A number of NBL schools have not been able to field teams this school year as schedules and shifting health and safety protocols have forced officials to scramble to pull off any semblance of normal competition. Among others, Analy didn’t field a wrestling team, Healdsburg does not have a volleyball team and Elsie Allen was unable to field a track and field squad after only playing junior varsity football.

But in those cases, it was a matter of too few kids willing to play — whether because of safety, fitness or time concerns — not kids opting to play on a club squad instead.

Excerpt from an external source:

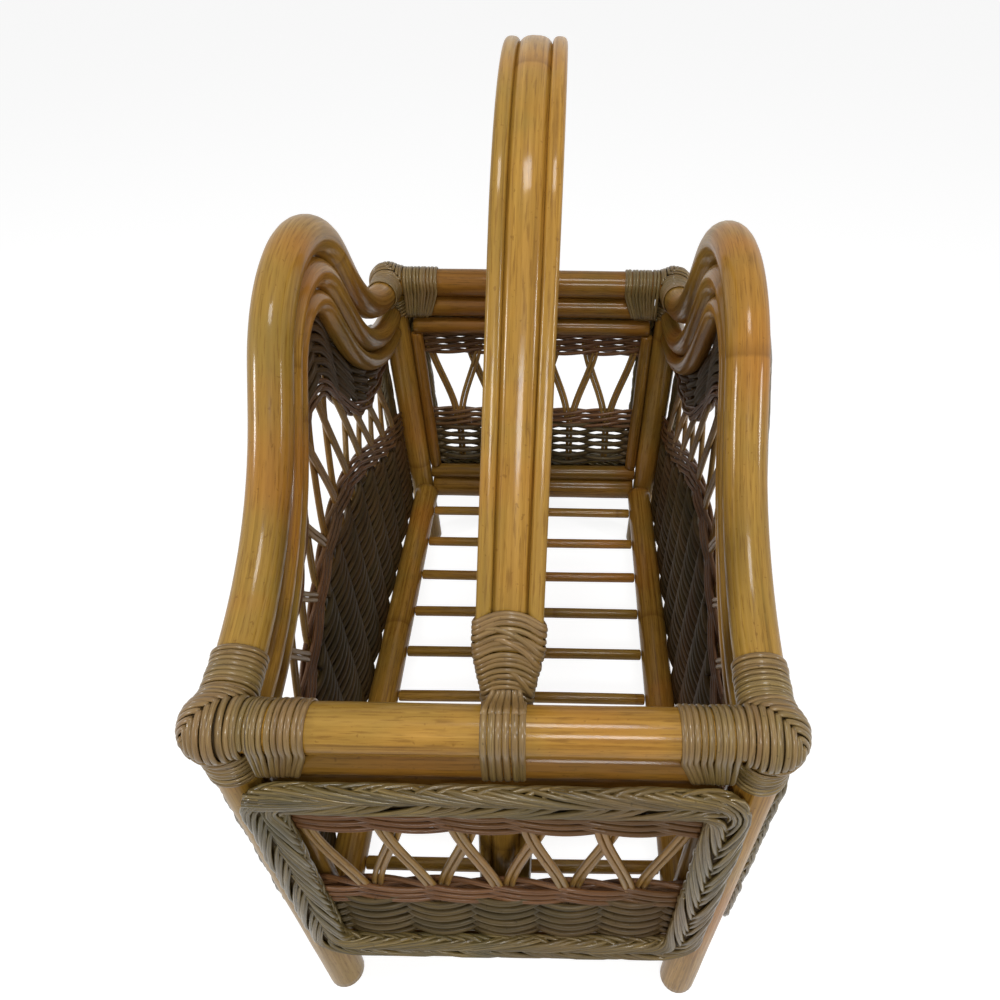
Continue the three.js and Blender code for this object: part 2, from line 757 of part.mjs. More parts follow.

“Elsie is always on a razor’s edge with sports,” Elsie Allen athletic director Tyler Ahlborn said. “Our athletes aren’t choosing to participate somewhere else with the same coach; they are just choosing not to participate at all and think that is a pretty key distinction.”

Nielson acknowledged the discontent among his colleagues.

“It’s a crazy year; it’s a year like nobody has ever gone through,” he said. “Everybody finds themselves in a spot where they don’t want to be.”

But criticism came from within, too.

Cardinal Newman assistant athletic director and longtime Cardinals booster Jerry Bonfigli said the decision not to field a team gives the entire Cardinal Newman community “a black eye.”

“I was not in on any of these discussions, none of these discussions. I did not know until the email went out,” he said of Mertle’s communication to league leaders that the Cardinals were out. “I’m not going to apologize for what happened because I wasn’t informed. But, I mean, it’s just a bad look.”

Both Mertle and Nielson said the decision is for this year only and does not indicate a desire for the Cardinals to not participate in the league going forward.

“We want to be part of the league,” Nielson said. “It was not a desire not to participate, but to do what we felt was in the best interests of our students.”